Efficiency of Hole Transfer from Photoexcited Quantum Dots to Covalently Linked Molecular Species

Hole transfer from high photoluminescence quantum yield (PLQY) CdSe-core CdS-shell semiconductor nanocrystal quantum dots (QDs) to covalently linked molecular hole acceptors is investigated. H-1 NMR is used to independently calibrate the average number of hole acceptor molecules per QD, N, allowing us to measure PLQY as a function of N, and to extract the hole transfer rate constant per acceptor, k(ht). This value allows for reliable comparisons between nine different donoracceptor systems with variant shell thicknesses and acceptor ligands, with kht spanning over 4 orders of magnitude, from single acceptor time constants as fast as 16 ns to as slow as 0.13 ms.
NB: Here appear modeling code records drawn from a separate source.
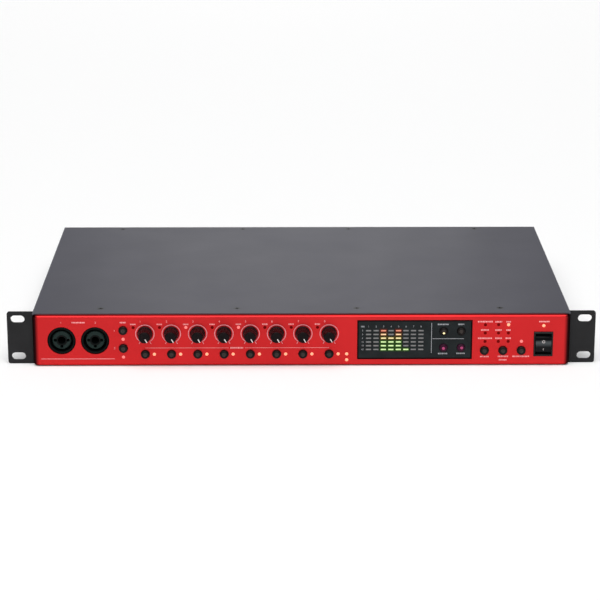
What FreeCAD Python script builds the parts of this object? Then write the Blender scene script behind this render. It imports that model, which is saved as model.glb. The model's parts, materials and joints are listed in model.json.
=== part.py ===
import FreeCAD, Part
import math
import os

# A one-unit, 19 inch rack audio interface, in millimetres.
# Frame: +X to the right as seen from the front, +Y to the back, +Z up.
# The origin is under the middle of the whole object, on the surface it stands on.
# Depths (names that end in _D, and every d in a helper) run back from the front face of the ears.

Vector = FreeCAD.Vector

# ---- driving dimensions -------------------------------------------------------------------
OVERALL_WIDTH = 482.6
HEIGHT = 44.0
CHASSIS_WIDTH = 440.0
CHASSIS_DEPTH = 270.0
SHEET = 1.2
LID_OVERHANG = 4.0
FIT = 0.1
NEAR = 0.01
OVERRUN = 1.0

EAR_PLATE = 2.5
EAR_CORNER_R = 2.0
SLOT_SPACING_X = 465.1
SLOT_SPACING_Z = 31.75
SLOT_LENGTH = 11.5
SLOT_WIDTH = 6.5
RAIL_DEPTH = 12.0
RAIL_SETBACK = 4.0
RACK_HOLES = (3.6, 0.2, 0.3)

FASCIA_HEIGHT = 42.4
FASCIA_THICKNESS = 8.3
FASCIA_WALL = 3.0
FASCIA_EDGE_R = 1.6
FASCIA_END_R = 5.0
FASCIA_HOLES = (3.6, 0.03, 0.15)

KNOB_COUNT = 8
KNOB_FIRST_X = -127.9
KNOB_PITCH = 21.5
KNOB_Z = 27.8
KNOB_REACH = 11.4
KNOB_SKIRT_R = 6.3
KNOB_BASE_R = 5.9
KNOB_CAP_R = 4.6
KNOB_FOOT_GAP = 0.4
KNOB_BORE = 9.0
KNOB_SKIRT = (0.9, 1.4)
KNOB_CROWN = (0.4, 0.5)
POINTER = (1.6, 0.9, 0.4)
POINTER_ANGLE = -60.0
SHAFT_R = 3.0
SHAFT_FIT = 0.05
SHAFT_CHAMFER = 0.4
SHAFT_TIP_GAP = 0.2
SHAFT_END_GAP = 0.4
SHAFT_BACK_D = 8.6

BUTTON_R = 3.5
BUTTON_GAP = 0.3
BUTTON_PROUD = 2.2
BUTTON_CROWN = 0.35
BUTTON_DOME = (0.62, 0.08, 0.25)
BUTTON_COLLAR = 1.1
COLLAR_D = (3.1, 4.1)
STEM = (2.5, 5.9)
PLUNGER_R = 1.75
PLUNGER_BACK_D = 9.0
CHANNEL_BUTTON_Z = 10.3
INSTRUMENT_X = -145.8
INSTRUMENT_Z = [30.7, 15.4]
OUTPUT_BUTTON_X = [149.8, 165.0, 180.0]
OUTPUT_BUTTON_Z = 13.0

COMBO_X = [-196.1, -168.7]
COMBO_Z = 22.0
COMBO_R = 11.5
COMBO_RECESS_R = 9.6
COMBO_RECESS_DEPTH = 13.0
COMBO_INSERT_R = 7.6
COMBO_INSERT_BACK = 0.8
COMBO_CHAMFER = 0.6
COMBO_BARREL = 11.2
COMBO_BODY = (25.0, 26.4, 33.0)
COMBO_PIN_R = 1.35
COMBO_PIN_CIRCLE_R = 5.3
COMBO_PIN_DEPTH = 12.0
COMBO_PIN_ANGLES = [0, 180, 270]
COMBO_SUNK = 0.3
JACK_R = 3.2
JACK_LENGTH = 30.0

POT_BODY = (12.0, 12.0)
POT_FRONT_D = 4.5
POT_BUSHING_R = 3.5
POT_COLLAR_R = 4.6
POT_NUT = (10.0, 2.2)
POT_THREAD_PROUD = 1.0
PUSH_SWITCH = (6.2, 7.0)
PUSH_SWITCH_BORE_D = 10.3

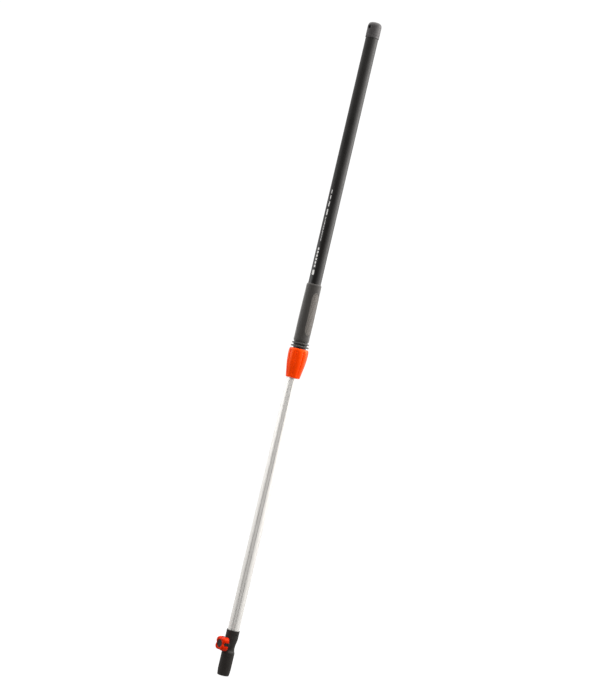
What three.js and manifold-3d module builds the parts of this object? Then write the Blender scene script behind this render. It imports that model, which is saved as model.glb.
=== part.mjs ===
// Telescopic garden-tool handle: coated outer tube with end cap and soft grip,
// grooved inner tube, twist-lock collar, and a clamp-screw tool socket.
// Millimetres. +Z runs along the pole from the tool socket (z = 0 at its mouth)
// to the end cap; -Y is the side the clamp knob points to.
import * as THREE from 'three';
import { mergeVertices } from 'three/addons/utils/BufferGeometryUtils.js';
import Module from 'manifold-3d';

const wasm = await Module();
wasm.setup();

// ---------------------------------------------------------------- dimensions
const LENGTH = 1450;            // overall, fully extended
const TRAVEL = 550;             // telescope travel (900 mm when collapsed)
const N = 36;                   // facets round the pole

const OUTER_R = 14.0;           // outer tube, 28 x 1 mm
const OUTER_BORE_R = 13.0;
const OUTER_Z0 = 697.3;         // lower end, inside the clamp body
const OUTER_Z1 = 1414.6;        // upper end, just under the cap's lip

const INNER_R = 12.4;           // inner tube, 24.8 x 1.2 mm
const INNER_BORE_R = 11.2;
const INNER_Z0 = 84.4;          // seated in the tool socket
const INNER_Z1 = 757.0;
const GROOVE_DEPTH = 1.3;       // two anti-rotation grooves
const GROOVE_HALF = 4.0;        // half width at the surface
const GROOVE_FLOOR = 2.4;       // half width of the floor
const GROOVE_DIR = -45;         // first groove, degrees from +X; second opposite

const CAP_R = 15.1;
const CAP_Z0 = 1415.6;
const HANG_Z = 1437.6;          // hanging hole
const HANG_R = 3.5;

const GRIP_Z0 = 728.4;
const GRIP_Z1 = 869.0;
const GRIP_BORE_R = 14.15;

const CLAMP_Z0 = 689.5;         // clamp body on the end of the outer tube
const CLAMP_Z1 = 720.5;
const THREAD_R = 17.9;

const COLLAR_Z0 = 661.0;
const COLLAR_Z1 = 725.5;
const FLUTES = 8;
const FLUTE_PHASE = -50;        // one flute line, degrees from +X

const SOCKET_TOP = 100.0;
const SOCKET_R = 14.2;
const WAIST_R = 11.7;
const BORE_R = 11.2;            // tool spigot bore
const NECK_BORE_R = 9.5;        // narrower bore through the waist
const BORE_DEPTH = 78.0;

const KNOB_Z = 68.3;            // height of the clamp screw's axis
const BOSS_R = 10.0;
const BOSS_END = 13.9;          // boss face, from the pole's axis
const KNOB_BACK = 15.0;
const KNOB_FRONT = 29.8;
const KNOB_WEB = 4.6;           // thickness of the knob's front web
const LOBE_R = 8.6;
const LOBE_PITCH_R = 8.9;
const NOTCH_W = 7.8;
const SCREW_R = 3.95;           // M8

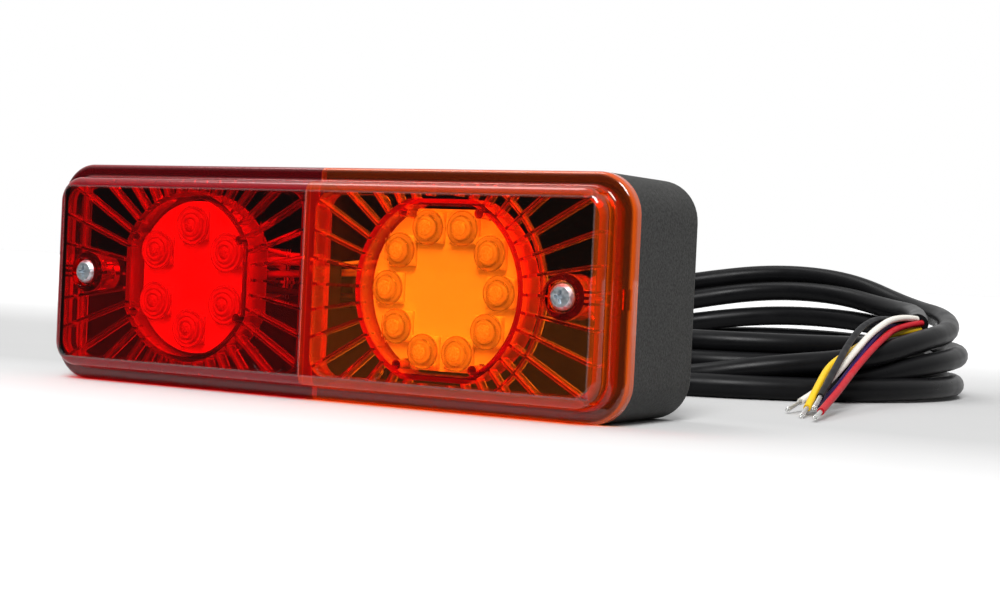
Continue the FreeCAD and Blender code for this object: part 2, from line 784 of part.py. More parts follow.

The PLQY variation with acceptor coverage for all kht follows a universal equation, and the shape of this curve depends critically on the ratio of the total hole transfer rate to the sum of the native recombination rates in the QD. The dependence of k(ht) on the CdS thickness and the chain length of the acceptor is investigated, with damping coefficients beta measured to be (0.24 +/- 0.025) angstrom(-1) and (0.85 +/- 0.1) angstrom(-1) for CdS and the alkyl chain, respectively. We observe that QDs with high intrinsic PLQYs (>79%) can donate holes to surface-bound molecular acceptors with efficiencies up to 99% and total hole transfer time constants as fast as 170 ps. We demonstrate the merits of a system where ill-defined nonradiative channels are suppressed and well-defined nonradiative channels are engineered and quantified. These results show the potential of QD systems to drive desirable oxidative chemistry without undergoing oxidative photodegradation.